▶ Data listing:
▬▬▬▬▬▬▬▬▬▬
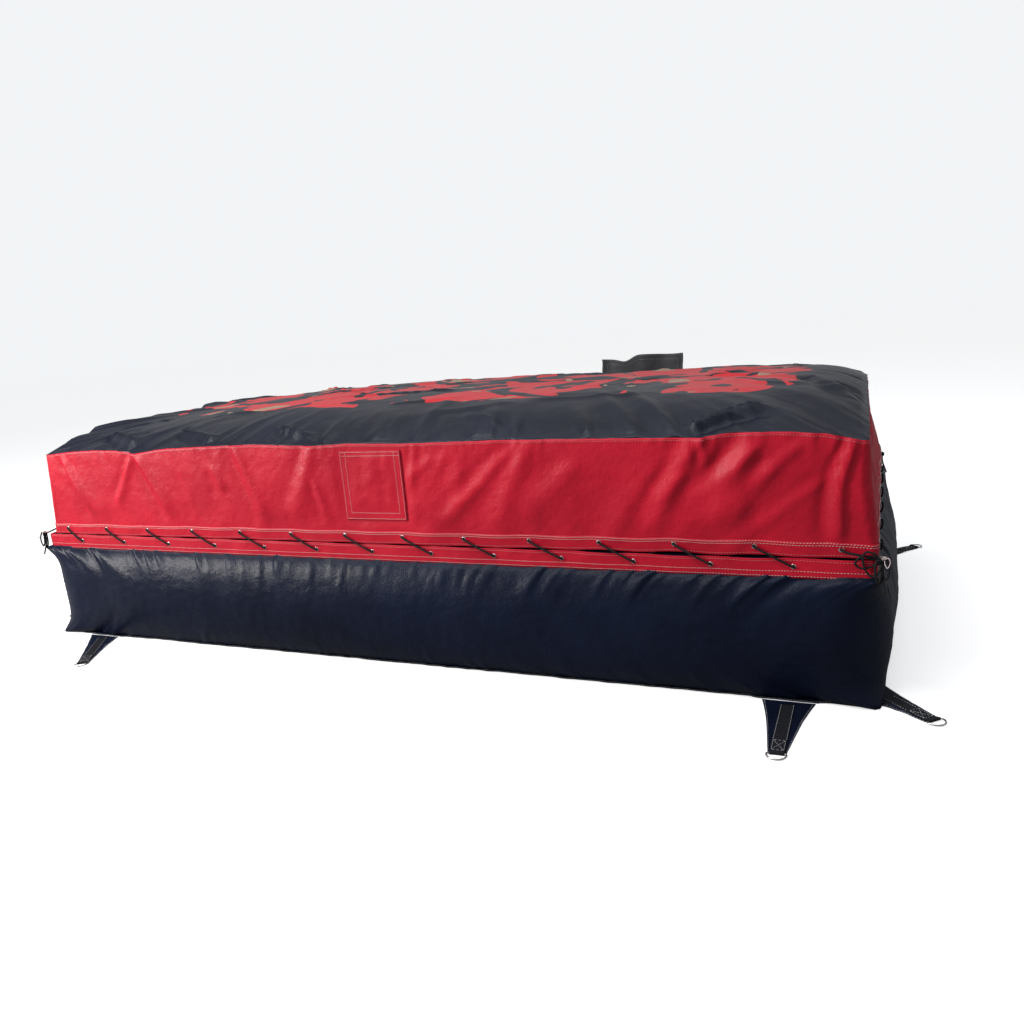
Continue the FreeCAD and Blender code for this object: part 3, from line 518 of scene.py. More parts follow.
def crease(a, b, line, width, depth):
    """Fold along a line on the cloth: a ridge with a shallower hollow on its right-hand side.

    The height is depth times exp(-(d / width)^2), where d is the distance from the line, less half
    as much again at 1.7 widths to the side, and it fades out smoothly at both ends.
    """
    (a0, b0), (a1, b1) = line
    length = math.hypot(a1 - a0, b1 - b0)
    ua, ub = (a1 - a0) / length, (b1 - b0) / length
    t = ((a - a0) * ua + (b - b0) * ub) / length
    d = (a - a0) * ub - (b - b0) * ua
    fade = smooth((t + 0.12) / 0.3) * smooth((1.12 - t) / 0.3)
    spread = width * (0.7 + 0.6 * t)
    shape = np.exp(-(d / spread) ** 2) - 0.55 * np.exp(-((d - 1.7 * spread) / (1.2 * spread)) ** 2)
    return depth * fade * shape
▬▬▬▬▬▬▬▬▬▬
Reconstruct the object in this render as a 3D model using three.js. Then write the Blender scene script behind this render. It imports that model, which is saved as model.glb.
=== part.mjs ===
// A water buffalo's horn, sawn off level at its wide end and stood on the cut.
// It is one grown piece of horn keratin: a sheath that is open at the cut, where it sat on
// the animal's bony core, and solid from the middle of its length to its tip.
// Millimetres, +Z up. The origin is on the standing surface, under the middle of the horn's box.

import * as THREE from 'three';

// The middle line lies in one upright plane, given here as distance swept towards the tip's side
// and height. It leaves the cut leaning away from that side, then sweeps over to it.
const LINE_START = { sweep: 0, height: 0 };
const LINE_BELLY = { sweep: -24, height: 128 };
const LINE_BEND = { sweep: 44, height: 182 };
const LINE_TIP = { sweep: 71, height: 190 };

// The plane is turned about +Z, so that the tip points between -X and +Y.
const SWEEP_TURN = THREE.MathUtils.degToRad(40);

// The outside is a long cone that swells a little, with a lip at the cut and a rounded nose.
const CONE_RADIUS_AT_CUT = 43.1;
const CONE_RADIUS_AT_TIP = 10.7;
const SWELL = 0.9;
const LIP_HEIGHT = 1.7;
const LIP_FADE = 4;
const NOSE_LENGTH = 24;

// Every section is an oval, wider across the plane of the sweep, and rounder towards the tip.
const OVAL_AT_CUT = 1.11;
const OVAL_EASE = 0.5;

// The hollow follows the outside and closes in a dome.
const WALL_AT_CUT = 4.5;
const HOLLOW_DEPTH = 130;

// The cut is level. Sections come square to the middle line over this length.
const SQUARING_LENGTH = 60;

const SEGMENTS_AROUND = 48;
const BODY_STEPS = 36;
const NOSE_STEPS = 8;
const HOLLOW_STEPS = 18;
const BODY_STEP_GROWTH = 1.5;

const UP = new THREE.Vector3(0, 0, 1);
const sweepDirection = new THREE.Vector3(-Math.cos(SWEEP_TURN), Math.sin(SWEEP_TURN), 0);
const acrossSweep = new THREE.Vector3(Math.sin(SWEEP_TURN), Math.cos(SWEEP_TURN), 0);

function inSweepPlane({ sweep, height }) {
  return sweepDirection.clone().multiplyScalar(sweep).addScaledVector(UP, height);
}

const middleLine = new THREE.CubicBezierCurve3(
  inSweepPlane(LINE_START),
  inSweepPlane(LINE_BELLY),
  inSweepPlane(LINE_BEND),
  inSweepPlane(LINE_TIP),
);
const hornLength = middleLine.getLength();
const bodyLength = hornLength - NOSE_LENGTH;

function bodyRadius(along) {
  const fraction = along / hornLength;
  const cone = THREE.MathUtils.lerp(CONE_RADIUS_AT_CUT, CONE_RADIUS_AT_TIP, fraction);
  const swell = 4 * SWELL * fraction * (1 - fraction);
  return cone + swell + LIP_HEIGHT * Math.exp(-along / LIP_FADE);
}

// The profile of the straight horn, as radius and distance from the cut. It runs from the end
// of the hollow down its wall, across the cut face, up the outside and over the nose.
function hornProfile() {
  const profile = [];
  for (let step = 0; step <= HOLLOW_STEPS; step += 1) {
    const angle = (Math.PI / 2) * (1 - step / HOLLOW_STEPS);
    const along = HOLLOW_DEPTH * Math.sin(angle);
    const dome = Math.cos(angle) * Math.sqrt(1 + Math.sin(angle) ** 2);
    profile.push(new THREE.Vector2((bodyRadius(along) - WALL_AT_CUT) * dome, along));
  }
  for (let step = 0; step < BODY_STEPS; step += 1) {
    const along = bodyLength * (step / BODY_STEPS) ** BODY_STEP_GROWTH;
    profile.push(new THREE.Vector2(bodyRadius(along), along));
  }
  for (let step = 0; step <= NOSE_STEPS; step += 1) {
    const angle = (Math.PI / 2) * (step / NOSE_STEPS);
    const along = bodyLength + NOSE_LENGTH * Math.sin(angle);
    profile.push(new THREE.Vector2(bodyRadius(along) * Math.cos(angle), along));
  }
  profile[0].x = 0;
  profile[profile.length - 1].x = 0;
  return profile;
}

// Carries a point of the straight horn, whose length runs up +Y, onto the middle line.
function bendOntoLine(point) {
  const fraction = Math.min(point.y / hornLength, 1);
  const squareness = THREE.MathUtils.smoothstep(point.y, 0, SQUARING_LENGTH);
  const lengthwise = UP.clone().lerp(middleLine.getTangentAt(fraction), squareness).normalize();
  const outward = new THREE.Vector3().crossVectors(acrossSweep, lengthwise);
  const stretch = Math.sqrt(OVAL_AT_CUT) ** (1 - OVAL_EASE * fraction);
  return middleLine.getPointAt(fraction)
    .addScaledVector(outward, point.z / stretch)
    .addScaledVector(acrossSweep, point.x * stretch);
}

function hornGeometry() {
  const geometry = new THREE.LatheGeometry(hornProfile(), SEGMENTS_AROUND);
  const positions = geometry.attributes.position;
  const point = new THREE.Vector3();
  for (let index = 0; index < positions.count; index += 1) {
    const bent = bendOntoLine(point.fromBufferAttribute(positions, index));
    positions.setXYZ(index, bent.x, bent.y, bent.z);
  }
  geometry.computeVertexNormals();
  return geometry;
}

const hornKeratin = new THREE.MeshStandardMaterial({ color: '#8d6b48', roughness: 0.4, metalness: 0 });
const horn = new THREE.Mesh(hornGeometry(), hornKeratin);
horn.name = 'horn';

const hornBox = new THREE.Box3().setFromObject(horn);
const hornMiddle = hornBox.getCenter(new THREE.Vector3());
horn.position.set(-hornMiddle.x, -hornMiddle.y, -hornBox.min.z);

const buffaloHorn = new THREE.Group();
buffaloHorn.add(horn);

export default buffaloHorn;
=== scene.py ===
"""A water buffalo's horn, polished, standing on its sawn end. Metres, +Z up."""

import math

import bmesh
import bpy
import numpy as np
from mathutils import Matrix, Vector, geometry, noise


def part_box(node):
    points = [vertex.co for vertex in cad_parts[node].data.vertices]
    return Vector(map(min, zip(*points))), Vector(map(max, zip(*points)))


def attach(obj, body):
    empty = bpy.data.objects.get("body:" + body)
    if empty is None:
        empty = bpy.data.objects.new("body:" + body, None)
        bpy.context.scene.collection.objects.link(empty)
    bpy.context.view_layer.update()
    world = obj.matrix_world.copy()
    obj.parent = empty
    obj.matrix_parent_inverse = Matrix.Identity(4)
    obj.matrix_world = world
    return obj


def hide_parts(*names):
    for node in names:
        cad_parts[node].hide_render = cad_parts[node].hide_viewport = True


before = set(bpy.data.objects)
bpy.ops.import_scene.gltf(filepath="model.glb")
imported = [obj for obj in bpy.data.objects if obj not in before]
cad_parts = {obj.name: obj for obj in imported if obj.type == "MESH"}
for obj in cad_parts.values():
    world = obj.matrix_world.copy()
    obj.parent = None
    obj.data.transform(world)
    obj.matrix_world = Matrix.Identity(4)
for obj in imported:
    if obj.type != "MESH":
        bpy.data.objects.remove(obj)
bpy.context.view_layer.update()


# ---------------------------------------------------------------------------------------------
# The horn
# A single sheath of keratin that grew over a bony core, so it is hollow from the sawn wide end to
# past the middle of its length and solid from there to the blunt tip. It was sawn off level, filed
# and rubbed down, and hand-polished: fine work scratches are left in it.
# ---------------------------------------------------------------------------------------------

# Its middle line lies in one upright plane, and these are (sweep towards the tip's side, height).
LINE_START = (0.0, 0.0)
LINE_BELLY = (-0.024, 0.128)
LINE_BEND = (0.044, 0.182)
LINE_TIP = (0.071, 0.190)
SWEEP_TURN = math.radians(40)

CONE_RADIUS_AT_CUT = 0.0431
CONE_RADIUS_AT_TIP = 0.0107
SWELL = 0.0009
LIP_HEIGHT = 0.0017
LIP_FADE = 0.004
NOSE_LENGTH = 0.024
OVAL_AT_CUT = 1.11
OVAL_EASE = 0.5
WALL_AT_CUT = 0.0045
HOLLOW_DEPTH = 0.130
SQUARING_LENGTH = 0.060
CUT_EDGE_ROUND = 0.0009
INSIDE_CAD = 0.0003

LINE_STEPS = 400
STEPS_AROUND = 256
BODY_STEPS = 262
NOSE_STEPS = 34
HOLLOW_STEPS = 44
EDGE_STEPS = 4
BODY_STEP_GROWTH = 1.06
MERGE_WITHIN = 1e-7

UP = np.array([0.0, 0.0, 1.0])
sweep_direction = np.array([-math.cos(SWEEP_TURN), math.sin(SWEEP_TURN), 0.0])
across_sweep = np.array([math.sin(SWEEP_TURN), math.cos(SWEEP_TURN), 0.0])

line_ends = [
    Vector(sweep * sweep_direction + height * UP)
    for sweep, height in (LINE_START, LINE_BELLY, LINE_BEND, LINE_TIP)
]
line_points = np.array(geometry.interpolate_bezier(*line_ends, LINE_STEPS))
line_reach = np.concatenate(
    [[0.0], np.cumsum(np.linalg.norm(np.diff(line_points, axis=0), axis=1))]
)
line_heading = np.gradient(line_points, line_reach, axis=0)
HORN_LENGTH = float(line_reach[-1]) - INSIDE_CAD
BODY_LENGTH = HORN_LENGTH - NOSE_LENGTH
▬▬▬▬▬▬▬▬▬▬
▶ Exercise task: Transcribe exactly, and only, the lines beginning at the line containing "const hornBox = new" and ending at the line containing "points = [vertex.co", both inclusive.

▶ Solution for this problem:
const hornBox = new THREE.Box3().setFromObject(horn);
const hornMiddle = hornBox.getCenter(new THREE.Vector3());
horn.position.set(-hornMiddle.x, -hornMiddle.y, -hornBox.min.z);

const buffaloHorn = new THREE.Group();
buffaloHorn.add(horn);

export default buffaloHorn;
=== scene.py ===
"""A water buffalo's horn, polished, standing on its sawn end. Metres, +Z up."""

import math

import bmesh
import bpy
import numpy as np
from mathutils import Matrix, Vector, geometry, noise


def part_box(node):
    points = [vertex.co for vertex in cad_parts[node].data.vertices]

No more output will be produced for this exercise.